Problem to work on –
Copy out each line that has "materials" in it.

Collected material –
========

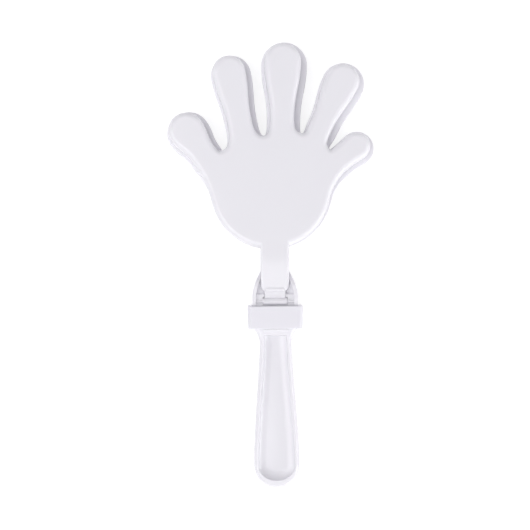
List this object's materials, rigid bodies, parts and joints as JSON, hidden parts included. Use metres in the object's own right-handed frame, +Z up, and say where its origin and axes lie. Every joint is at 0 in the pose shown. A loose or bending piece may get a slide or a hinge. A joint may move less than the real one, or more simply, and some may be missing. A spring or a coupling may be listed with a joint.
{
  "type": "hand clapper",
  "caption": "Party clapper: a flat hand on a dished grip with a hollow hand hinged on each face, the hinges locked by a push-on collar; shaking it claps the hands.",
  "frame": {"origin": "middle of the underside's bounding box, with the clapper lying on its back", "axes": "+X across the hand towards the little finger, +Y from the grip's end to the fingertips, +Z up through the front hand"},
  "size_m": [0.1306, 0.2808, 0.019],
  "materials": {
    "hand_plastic": "glossy white polystyrene as moulded",
    "centre_plastic": "glossy white polystyrene as moulded",
    "collar_plastic": "white polypropylene as moulded, a little softer in its shine"
  },
  "bodies": {
    "middle_hand": {"centre_palm": "centre_plastic", "collar": "collar_plastic"},
    "front_hand": {"front_palm": "hand_plastic"},
    "back_hand": {"back_palm": "hand_plastic"}
  },
  "joints": [
    {"name": "front_hand_swing", "type": "hinge", "parent": "middle_hand", "child": "front_hand", "pos_m": [0.0018, -0.0233, 0.0144], "axis": [1, 0, 0], "range_deg": [0, 35]},
    {"name": "back_hand_swing", "type": "hinge", "parent": "middle_hand", "child": "back_hand", "pos_m": [0.0018, -0.0233, 0.0046], "axis": [-1, 0, 0], "range_deg": [0, 35]}
  ]
}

========

Written solution –
List this object's materials, rigid bodies, parts and joints as JSON, hidden parts included. Use metres in the object's own right-handed frame, +Z up, and say where its origin and axes lie. Every joint is at 0 in the pose shown. A loose or bending piece may get a slide or a hinge. A joint may move less than the real one, or more simply, and some may be missing. A spring or a coupling may be listed with a joint.
  "materials": {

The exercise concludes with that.